Either edit it directly and change the BusId values:

Section "Device"
    Identifier     "Device0"
    Driver         "nvidia"
    VendorName     "NVIDIA Corporation"
    BusID          "PCI:5:0:0"
EndSection
Section "Device"
    Identifier     "Device1"
    Driver         "nvidia"
    VendorName     "NVIDIA Corporation"
    BusID          "PCI:6:0:0"
EndSection

Or you try to recreate the xorg.conf file with nvidia-xconfig --enable-all-gpus --separate-x-screens There is a good possiblity, that this command resorts the GPUs in the xorg.conf.

So or so - could you please upload the /etc/X11/xorg.conf file here? To be able to upload it, you might need to add .txt as extension. I'll then make the changes for you.

Sheeepthief commented 2 years ago

On the motherboard, the GTX1060 populates the first/topmost PCIe x16 slot and the P106 populates the second PCIe x16 slot.
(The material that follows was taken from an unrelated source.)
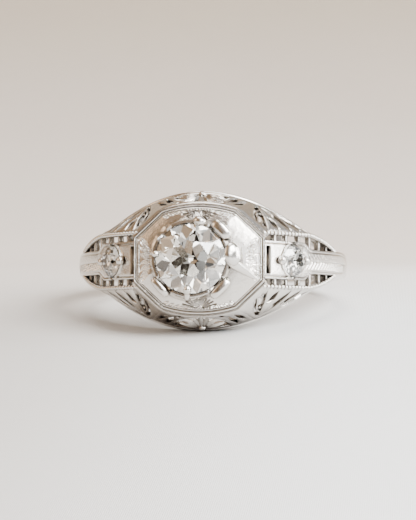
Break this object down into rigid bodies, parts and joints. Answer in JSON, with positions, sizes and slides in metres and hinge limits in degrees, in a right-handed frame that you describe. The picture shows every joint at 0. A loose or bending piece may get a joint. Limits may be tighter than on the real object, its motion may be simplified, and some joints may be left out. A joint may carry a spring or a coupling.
{
  "type": "engagement ring",
  "caption": "Vintage-style white gold filigree ring with a round centre diamond in an octagonal engraved head and small diamonds on pierced shoulders.",
  "frame": {"origin": "centre of the finger hole, at mid-width of the band", "axes": "+Z along the finger hole, so the ring lies on its side; -Y from the finger to the centre stone; +X towards the right shoulder when the head faces the viewer"},
  "size_m": [0.0194, 0.0233, 0.0098],
  "materials": {
    "polished_gold": "polished",
    "engraved_gold": "polished",
    "pierced_gold": "gloss",
    "milgrain_gold": "gloss",
    "satin_gold": "satin",
    "diamond": "polished"
  },
  "bodies": {
    "root": {"shank": "polished_gold", "head_frame": "polished_gold", "top_plate": "engraved_gold", "collet": "polished_gold", "centre_diamond": "diamond", "claw_right": "polished_gold", "claw_top": "polished_gold", "claw_left": "polished_gold", "claw_bottom": "polished_gold", "rim_upper": "polished_gold", "gallery_screen_upper": "pierced_gold", "blossom_upper": "engraved_gold", "rim_lower": "polished_gold", "gallery_screen_lower": "pierced_gold", "blossom_lower": "engraved_gold", "end_wall_left": "polished_gold", "bridge_left": "satin_gold", "shoulder_plate_left": "engraved_gold", "side_diamond_left": "diamond", "side_beads_left": "polished_gold", "beaded_rail_upper_left": "milgrain_gold", "ladder_bars_upper_left": "polished_gold", "corner_screen_upper_left": "pierced_gold", "leaf_ribs_upper_left": "pierced_gold", "beaded_rail_lower_left": "milgrain_gold", "ladder_bars_lower_left": "polished_gold", "corner_screen_lower_left": "pierced_gold", "leaf_ribs_lower_left": "pierced_gold", "end_wall_right": "polished_gold", "bridge_right": "satin_gold", "shoulder_plate_right": "engraved_gold", "side_diamond_right": "diamond", "side_beads_right": "polished_gold", "beaded_rail_upper_right": "milgrain_gold", "ladder_bars_upper_right": "polished_gold", "corner_screen_upper_right": "pierced_gold", "leaf_ribs_upper_right": "pierced_gold", "beaded_rail_lower_right": "milgrain_gold", "ladder_bars_lower_right": "polished_gold", "corner_screen_lower_right": "pierced_gold", "leaf_ribs_lower_right": "pierced_gold"}
  },
  "joints": []
}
I am as confused as you as to why the BusID's seem to count "bottom up", where the P106 is ID 5 and the 1060 is ID 6.

Here is the original xorg.conf xorg.txt

For fun, I ran the nvidia-xconfig --enable-all-gpus --seperate-x-screens and found that neither the Device# or BusID's were resorted. xorg_resort_attempt.txt

Do you have any intuition as to why Device# wouldn't automatically increase with BusID? Like, how is Device# "chosen"? Is it simply motherboard PCI slot ID weirdness?

RainbowMiner commented 2 years ago

Ok, try this xorg.conf:

# nvidia-xconfig: X configuration file generated by nvidia-xconfig
# nvidia-xconfig:  version 470.86

Section "ServerLayout"
    Identifier     "Layout0"
    Screen      0  "Screen0"
    Screen      1  "Screen1" RightOf "Screen0"
    InputDevice    "Keyboard0" "CoreKeyboard"
    InputDevice    "Mouse0" "CorePointer"
EndSection

Section "Files"
EndSection

Section "InputDevice"

    # generated from default
    Identifier     "Mouse0"
    Driver         "mouse"
    Option         "Protocol" "auto"
    Option         "Device" "/dev/psaux"
    Option         "Emulate3Buttons" "no"
    Option         "ZAxisMapping" "4 5"
EndSection

Section "InputDevice"

    # generated from default
    Identifier     "Keyboard0"
    Driver         "kbd"
EndSection

Section "Monitor"
    Identifier     "Monitor0"
    VendorName     "Unknown"
    ModelName      "Unknown"
    Option         "DPMS"
EndSection

Section "Monitor"
    Identifier     "Monitor1"
    VendorName     "Unknown"
    ModelName      "Unknown"
    Option         "DPMS"
EndSection

Section "Device"
    Identifier     "Device0"
    Driver         "nvidia"
    VendorName     "NVIDIA Corporation"
    BoardName      "NVIDIA P106-090"
    BusID          "PCI:5:0:0"
EndSection

Section "Device"
    Identifier     "Device1"
    Driver         "nvidia"
    VendorName     "NVIDIA Corporation"
    BoardName      "NVIDIA GeForce GTX 1060 6GB"
    BusID          "PCI:6:0:0"
EndSection

Section "Screen"
    Identifier     "Screen0"
    Device         "Device0"
    Monitor        "Monitor0"
    DefaultDepth    24
    Option         "AllowEmptyInitialConfiguration" "True"
    Option         "Coolbits" "31"
    SubSection     "Display"
        Depth       24
    EndSubSection
EndSection

Section "Screen"
    Identifier     "Screen1"
    Device         "Device1"
    Monitor        "Monitor1"
    DefaultDepth    24
    Option         "AllowEmptyInitialConfiguration" "True"
    Option         "Coolbits" "31"
    SubSection     "Display"
        Depth       24
    EndSubSection
EndSection

Here is the file to download: xorg.txt

You might have to reboot your machine, after changing the xorg.conf.

RainbowMiner commented 2 years ago

Is it simply motherboard PCI slot ID weirdness?

Yes, most probably.

Sheeepthief commented 2 years ago

Sidenote: at what point does RBM look at all the configs and create/update the startoc.sh files for each miner? Do I need to fully restart RBM to have changes to ocprofile.config register?

RainbowMiner commented 2 years ago

The startoc.sh file should be created/updated at each miner start. This means, you only have to restart (just kill it) the currently running miner.

Sheeepthief commented 2 years ago

So as far as I can tell, swapping the device numbers in xorg.conf fixed the problem entirely. Thank you! I hope anyone who has the same weird problem I did can find this and resolve the problem themselves.